In Sims’ view, LBO activity is more common in this space as such companies can handle some financial risk, compared to risk management businesses, which are frequently already geared and exposed to other forms of risks
3i’s Thornton says that financial infrastructure and financial technology will have “huge applications” as the financial services industry grows in Asia and globally as well.
In a way, information management companies in the financial services sector work well with private equity. Being the back office of a large organisation, they typically have traditional and inert cultures, so that when they move to a more service oriented organisation, the asset class can usually achieve substantial performance improvement.
One example of private equity interest in this segment is an investment made in Itz Cash Card, an Indian prepaid company.
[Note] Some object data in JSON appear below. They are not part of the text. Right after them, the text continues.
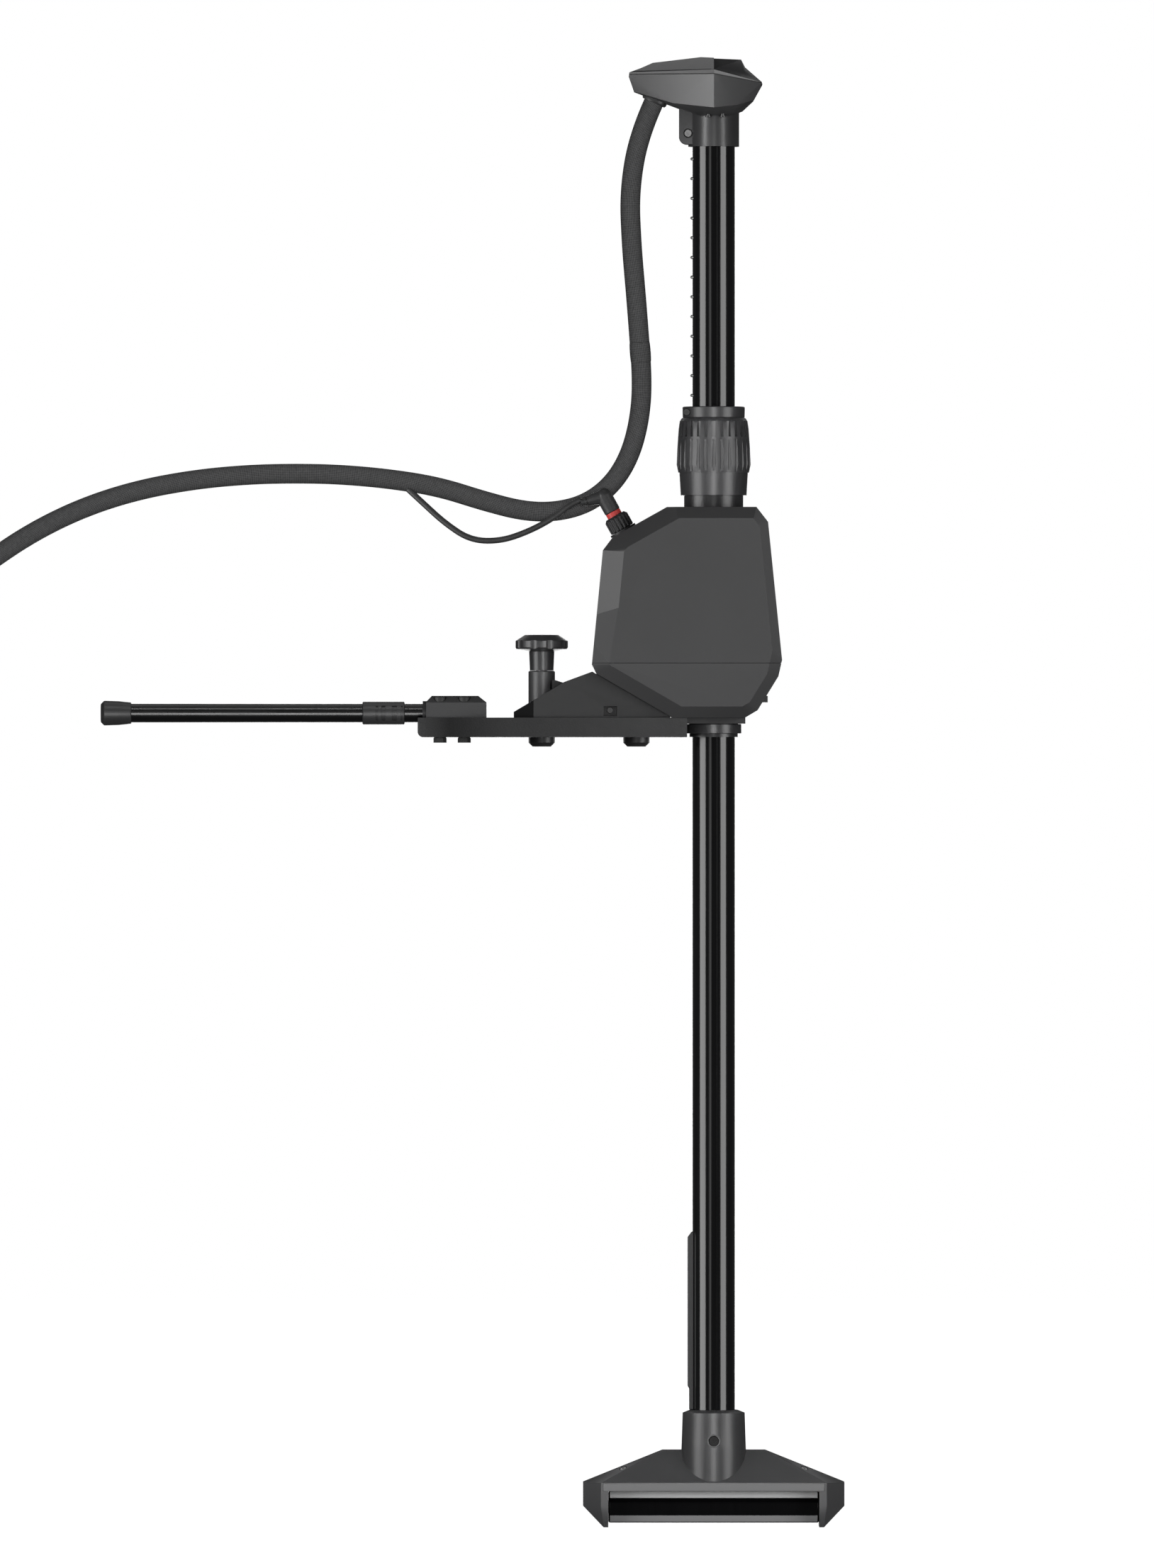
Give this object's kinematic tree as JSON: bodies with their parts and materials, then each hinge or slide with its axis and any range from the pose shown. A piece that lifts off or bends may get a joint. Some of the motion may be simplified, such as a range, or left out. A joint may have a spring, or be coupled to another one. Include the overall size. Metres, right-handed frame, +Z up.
{
  "type": "steering pole with transducer bar",
  "caption": "Bow-mounted motorised steering pole: a turning mast with a sensor head on top and a wide sonar transducer bar at its foot, on a quick-release base plate.",
  "frame": {"origin": "centre of the base plate's flat underside, where it rests on its deck bracket", "axes": "+Z up along the mast, +X from the handle rod towards the mast, -Y towards the viewer"},
  "size_m": [1.0369, 0.2449, 1.3151],
  "materials": {
    "mast_gloss": "smooth, gloss",
    "housing_plastic": "fine moulded texture",
    "head_plastic": "fine moulded texture",
    "bar_plastic": "fine moulded texture",
    "window_plastic": "smooth, gloss",
    "plate_metal": "satin powder coat",
    "bracket_plastic": "satin",
    "rod_tube": "black anodised, gloss",
    "knob_plastic": "satin",
    "collar_plastic": "satin",
    "sleeve_metal": "black anodised",
    "screw_steel": "plain",
    "black_screw": "black oxide",
    "spring_steel": "plain",
    "pin_steel": "ground",
    "bush_plastic": "machined",
    "gear_plastic": "moulded",
    "gear_brass": "machined",
    "motor_steel": "plated",
    "board_green": "lacquered",
    "seal_rubber": "moulded",
    "plug_plastic": "satin",
    "red_plastic": "moulded",
    "cord_rubber": "moulded",
    "braid": "woven sleeve"
  },
  "bodies": {
    "base": {"base_plate": "plate_metal", "wedge_bracket": "bracket_plastic", "wedge_screws": "black_screw", "lock_sleeve": "plate_metal", "lock_spring": "spring_steel", "handle_block": "bracket_plastic", "handle_bolts": "screw_steel", "handle_nuts": "screw_steel", "handle_rod": "rod_tube", "handle_coupler": "bracket_plastic", "handle_tip": "cord_rubber", "housing_base": "housing_plastic", "housing_cover": "housing_plastic", "housing_seal": "seal_rubber", "housing_screws": "screw_steel", "sleeve_bushes": "bush_plastic", "sleeve_seal": "seal_rubber", "drive_motor": "motor_steel", "motor_plate": "motor_steel", "position_sensor": "plug_plastic", "control_board": "board_green", "panel_socket": "plug_plastic", "plug_ring": "red_plastic", "plug_elbow": "plug_plastic", "lead_relief": "cord_rubber", "plug_lead": "cord_rubber", "hose_lower": "braid", "hose_coil": "braid", "hose_boot": "cord_rubber", "hose_plug": "plug_plastic"},
    "steering_column": {"steering_sleeve": "sleeve_metal", "lower_flange": "sleeve_metal", "drive_gear": "gear_plastic", "collet": "bush_plastic", "hose_band": "cord_rubber"},
    "collar": {"collar_nut": "collar_plastic"},
    "mast": {"mast_tube": "mast_gloss", "index_studs": "screw_steel", "mast_cable": "cord_rubber", "cable_guard": "collar_plastic", "head_lower_shell": "head_plastic", "head_upper_shell": "head_plastic", "head_seal": "seal_rubber", "head_screws": "screw_steel", "head_clamp_screw": "screw_steel", "hose_gland": "cord_rubber", "heading_board": "board_green", "hose_upper": "braid", "bar_housing": "bar_plastic", "array_window": "window_plastic", "array_core": "bush_plastic", "sonar_module": "plug_plastic", "bar_screws": "screw_steel"},
    "stop_ring": {"depth_ring": "collar_plastic", "depth_ring_screw": "screw_steel"},
    "lock": {"lock_knob": "knob_plastic", "lock_pin": "pin_steel"},
    "plug_lock": {"plug_nut": "plug_plastic"},
    "pinion": {"motor_pinion": "gear_brass"},
    "sensor_wheel": {"sensor_gear": "gear_plastic"}
  },
  "joints": [
    {"name": "steering", "type": "hinge", "parent": "base", "child": "steering_column", "pos_m": [0.111, 0, 0.1], "axis": [0, 0, 1], "range_deg": [-170, 170], "deforming": ["hose_lower"]},
    {"name": "depth_slide", "type": "slide", "parent": "steering_column", "child": "mast", "axis": [0, 0, 1], "range_m": [0, 0.44], "deforming": ["hose_upper"]},
    {"name": "depth_ring_slide", "type": "slide", "parent": "mast", "child": "stop_ring", "axis": [0, 0, 1], "range_m": [0, 0.23]},
    {"name": "collar_nut_turn", "type": "hinge", "parent": "steering_column", "child": "collar", "pos_m": [0.111, 0, 0.25], "axis": [0, 0, 1], "range_deg": [0, 90]},
    {"name": "lock_knob_pull", "type": "slide", "parent": "base", "child": "lock", "axis": [0, 0, 1], "range_m": [0, 0.01], "stiffness_N_per_m": 800, "springref_m": -0.02, "deforming": ["lock_spring"]},
    {"name": "plug_nut_turn", "type": "hinge", "parent": "base", "child": "plug_lock", "pos_m": [0.0304, -0.008, 0.1842], "axis": [-0.4879, 0, 0.8729], "range_deg": [0, 60]},
    {"name": "pinion_spin", "type": "hinge", "parent": "base", "child": "pinion", "pos_m": [0.054, 0, 0.065], "axis": [0, 0, 1], "range_deg": [-640, 640]},
    {"name": "sensor_spin", "type": "hinge", "parent": "base", "child": "sensor_wheel", "pos_m": [0.07176, 0.03924, 0.065], "axis": [0, 0, 1], "range_deg": [-730, 730]}
  ],
  "couplings": [
    {"joint": "pinion_spin", "follows": "steering", "ratio": -3.75},
    {"joint": "sensor_spin", "follows": "steering", "ratio": -4.2857}
  ]
}
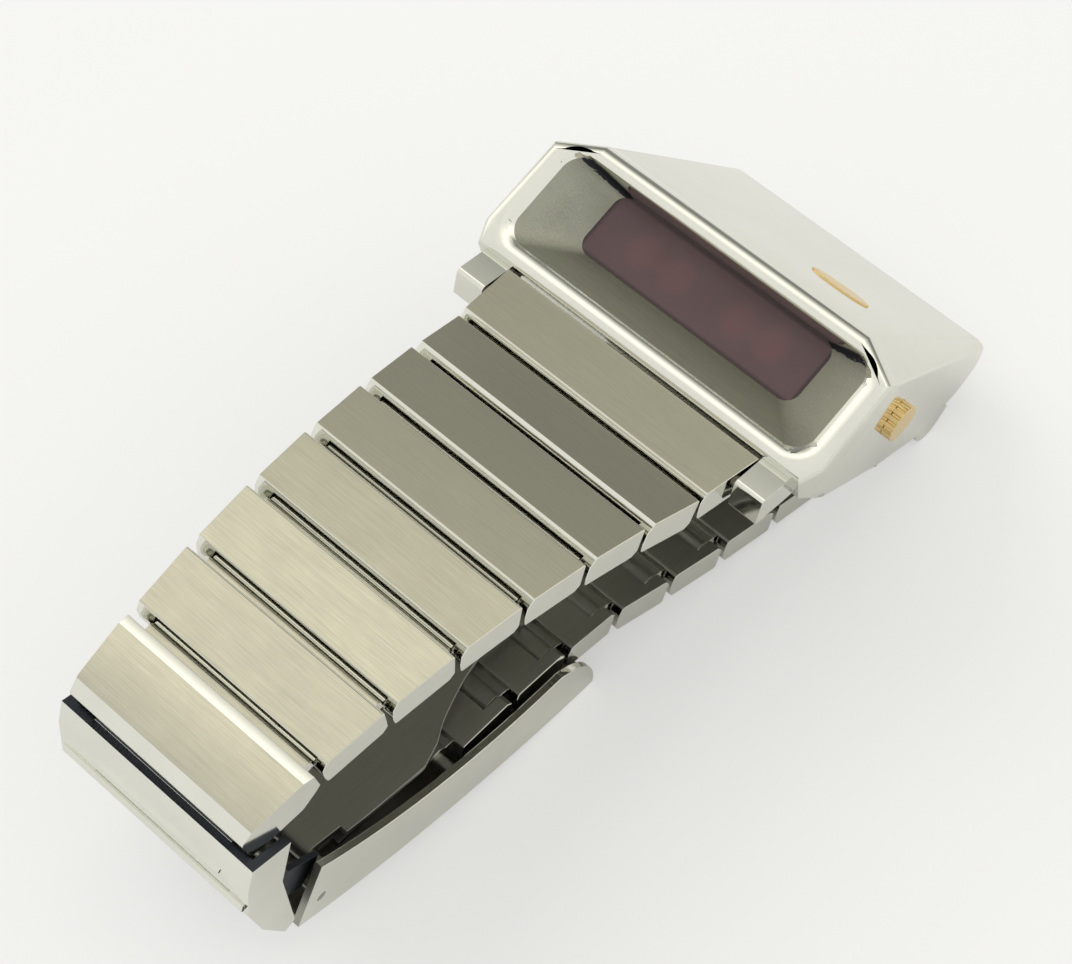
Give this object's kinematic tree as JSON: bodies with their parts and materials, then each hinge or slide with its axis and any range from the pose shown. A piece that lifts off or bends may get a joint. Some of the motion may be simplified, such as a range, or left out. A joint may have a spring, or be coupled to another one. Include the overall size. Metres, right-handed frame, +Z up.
{
  "type": "led_wristwatch",
  "caption": "Polished steel driver's wristwatch with a slanted dark red light-emitting display, one gold side button and a tapering link bracelet with a folding clasp.",
  "frame": {"origin": "Centre of the whole box in X and Y, on the surface that the watch lies on.", "axes": "+Z up from that surface; +Y towards the 12 o'clock side of the case; +X to the 3 o'clock side, where the button is."},
  "size_m": [0.0322, 0.079, 0.027],
  "materials": {
    "polished_steel": "polished",
    "brushed_steel": "brushed",
    "gold_plate": "polished",
    "lens_red": "polished",
    "lit_red": "glossy",
    "board_ceramic": "matte",
    "board_green": "matte",
    "chip_black": "matte",
    "crystal_can": "satin",
    "cell_steel": "satin",
    "carrier_plastic": "matte",
    "seal_rubber": "matte"
  },
  "bodies": {
    "case": {"case_shell": "polished_steel", "front_bezel": "polished_steel", "display_lens": "lens_red", "lens_gasket": "seal_rubber", "led_module": "board_ceramic", "led_digits": "lit_red", "circuit_board": "board_green", "timing_chip": "chip_black", "quartz_crystal": "crystal_can", "battery_cells": "cell_steel", "battery_carrier": "carrier_plastic", "caseback": "polished_steel", "caseback_seal": "seal_rubber", "caseback_screws": "polished_steel", "top_inlay": "gold_plate"},
    "button": {"time_button": "gold_plate", "button_spring": "polished_steel"},
    "front_end_link": {"front_end_link": "brushed_steel", "front_end_link_pin": "brushed_steel"},
    "front_link_1": {"front_link_1": "brushed_steel", "front_link_1_pin": "brushed_steel"},
    "front_link_2": {"front_link_2": "brushed_steel", "front_link_2_pin": "brushed_steel"},
    "front_link_3": {"front_link_3": "brushed_steel", "front_link_3_pin": "brushed_steel"},
    "front_link_4": {"front_link_4": "brushed_steel", "front_link_4_pin": "brushed_steel"},
    "front_link_5": {"front_link_5": "brushed_steel", "front_link_5_pin": "brushed_steel"},
    "front_link_6": {"front_link_6": "brushed_steel", "front_link_6_pin": "brushed_steel"},
    "front_link_7": {"front_link_7": "brushed_steel", "front_link_7_pin": "brushed_steel", "end_cap_bar": "polished_steel"},
    "rear_end_link": {"rear_end_link": "brushed_steel", "rear_end_link_pin": "brushed_steel"},
    "rear_link_1": {"rear_link_1": "brushed_steel", "rear_link_1_pin": "brushed_steel"},
    "rear_link_2": {"rear_link_2": "brushed_steel", "rear_link_2_pin": "brushed_steel"},
    "rear_link_3": {"rear_link_3": "brushed_steel", "rear_link_3_pin": "brushed_steel"},
    "rear_link_4": {"rear_link_4": "brushed_steel", "rear_link_4_pin": "brushed_steel"},
    "rear_link_5": {"rear_link_5": "brushed_steel", "rear_link_5_pin": "brushed_steel"},
    "rear_link_6": {"rear_link_6": "brushed_steel", "rear_link_6_pin": "brushed_steel"},
    "rear_link_7": {"rear_link_7": "brushed_steel", "rear_link_7_pin": "brushed_steel"},
    "rear_link_8": {"rear_link_8": "brushed_steel", "rear_link_8_pin": "brushed_steel"},
    "end_cap": {"clasp_end_cap": "polished_steel"},
    "cover": {"clasp_cover": "polished_steel", "adjust_bar": "polished_steel", "cover_hinge_pin": "polished_steel"},
    "outer_leaf": {"clasp_outer_leaf": "polished_steel"},
    "inner_leaf": {"clasp_inner_leaf": "polished_steel", "leaf_hinge_pin": "polished_steel", "clasp_end_bar": "polished_steel"}
  },
  "joints": [
    {"name": "front_end_link_hinge", "type": "hinge", "parent": "case", "child": "front_end_link", "pos_m": [0, 0.00635, 0.02026], "axis": [-1, 0, 0], "range_deg": [0, 50]},
    {"name": "front_link_1_hinge", "type": "hinge", "parent": "front_end_link", "child": "front_link_1", "pos_m": [0, 0.00083, 0.02092], "axis": [-1, 0, 0], "range_deg": [0, 10]},
    {"name": "front_link_2_hinge", "type": "hinge", "parent": "front_link_1", "child": "front_link_2", "pos_m": [0, -0.00466, 0.02282], "axis": [-1, 0, 0], "range_deg": [0, 10]},
    {"name": "front_link_3_hinge", "type": "hinge", "parent": "front_link_2", "child": "front_link_3", "pos_m": [0, -0.01028, 0.02422], "axis": [-1, 0, 0], "range_deg": [0, 10]},
    {"name": "front_link_4_hinge", "type": "hinge", "parent": "front_link_3", "child": "front_link_4", "pos_m": [0, -0.01602, 0.02507], "axis": [-1, 0, 0], "range_deg": [0, 10]},
    {"name": "front_link_5_hinge", "type": "hinge", "parent": "front_link_4", "child": "front_link_5", "pos_m": [0, -0.02181, 0.02535], "axis": [-1, 0, 0], "range_deg": [0, 10]},
    {"name": "front_link_6_hinge", "type": "hinge", "parent": "front_link_5", "child": "front_link_6", "pos_m": [0, -0.0276, 0.02501], "axis": [-1, 0, 0], "range_deg": [0, 10]},
    {"name": "front_link_7_hinge", "type": "hinge", "parent": "front_link_6", "child": "front_link_7", "pos_m": [0, -0.03332, 0.024], "axis": [-1, 0, 0], "range_deg": [0, 10]},
    {"name": "end_cap_hinge", "type": "hinge", "parent": "front_link_7", "child": "end_cap", "pos_m": [0, -0.03706, 0.02185], "axis": [-1, 0, 0], "range_deg": [0, 10]},
    {"name": "rear_end_link_hinge", "type": "hinge", "parent": "case", "child": "rear_end_link", "pos_m": [0, 0.03309, 0.00174], "axis": [1, 0, 0], "range_deg": [0, 10]},
    {"name": "rear_link_1_hinge", "type": "hinge", "parent": "rear_end_link", "child": "rear_link_1", "pos_m": [0, 0.02753, 0.00176], "axis": [1, 0, 0], "range_deg": [0, 10]},
    {"name": "rear_link_2_hinge", "type": "hinge", "parent": "rear_link_1", "child": "rear_link_2", "pos_m": [0, 0.02173, 0.00179], "axis": [1, 0, 0], "range_deg": [0, 10]},
    {"name": "rear_link_3_hinge", "type": "hinge", "parent": "rear_link_2", "child": "rear_link_3", "pos_m": [0, 0.01593, 0.00202], "axis": [1, 0, 0], "range_deg": [0, 10]},
    {"name": "rear_link_4_hinge", "type": "hinge", "parent": "rear_link_3", "child": "rear_link_4", "pos_m": [0, 0.01016, 0.00256], "axis": [1, 0, 0], "range_deg": [0, 10]},
    {"name": "rear_link_5_hinge", "type": "hinge", "parent": "rear_link_4", "child": "rear_link_5", "pos_m": [0, 0.00443, 0.00348], "axis": [1, 0, 0], "range_deg": [0, 10]},
    {"name": "rear_link_6_hinge", "type": "hinge", "parent": "rear_link_5", "child": "rear_link_6", "pos_m": [0, -0.00124, 0.00471], "axis": [1, 0, 0], "range_deg": [0, 10]},
    {"name": "rear_link_7_hinge", "type": "hinge", "parent": "rear_link_6", "child": "rear_link_7", "pos_m": [0, -0.00694, 0.00574], "axis": [1, 0, 0], "range_deg": [0, 4]},
    {"name": "rear_link_8_hinge", "type": "hinge", "parent": "rear_link_7", "child": "rear_link_8", "pos_m": [0, -0.01273, 0.00607], "axis": [1, 0, 0], "range_deg": [0, 3]},
    {"name": "cover_hinge", "type": "hinge", "parent": "rear_link_8", "child": "cover", "pos_m": [0, -0.01853, 0.00589], "axis": [1, 0, 0], "range_deg": [0, 3]},
    {"name": "outer_leaf_hinge", "type": "hinge", "parent": "cover", "child": "outer_leaf", "pos_m": [0, -0.03239, 0.00756], "axis": [1, 0, 0], "range_deg": [0, 75]},
    {"name": "inner_leaf_hinge", "type": "hinge", "parent": "outer_leaf", "child": "inner_leaf", "pos_m": [0, -0.00616, 0.00777], "axis": [-1, 0, 0], "range_deg": [0, 70]},
    {"name": "button_press", "type": "slide", "parent": "case", "child": "button", "axis": [-1, 0, 0], "range_m": [0, 0.0006], "stiffness_N_per_m": 300}
  ],
  "couplings": [
    {"joint": "outer_leaf_hinge", "follows": "front_end_link_hinge", "ratio": 1.5},
    {"joint": "inner_leaf_hinge", "follows": "front_end_link_hinge", "ratio": 1.4}
  ]
}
In July, Lightspeed Venture Partners led an INR500 million investment in the company along with returning investors Matrix Partners India and Intel Capital, who had provided the company with $10 million in funding two years earlier.
Itz Cash Card is a multi-purpose prepaid cash card company offering cashless payment solutions across physical, internet and mobile channels, providing a payment instrument for the under-banked population of India.
Third party players
Increasingly, financial products are being sold and distributed by third parties fostering a healthy degree of competition. Examples of such businesses include broker organisations, which allow customers to shop across the suppliers of various financial products.
“This space carries its own unique challenges around achieving competitive product supply on the one hand and on the other, managing large numbers of entrepreneurial commission-based sales people,” says Sims.
As an example of such a deal, PEP invested just under A$7 million for a 75 percent stake in Oasis Asset Management, a Sydney-based investment platform specialist provider, in 2000. In 2006, the firm exited Oasis for approximately A$36 million, representing a nearly 6x return on the deal.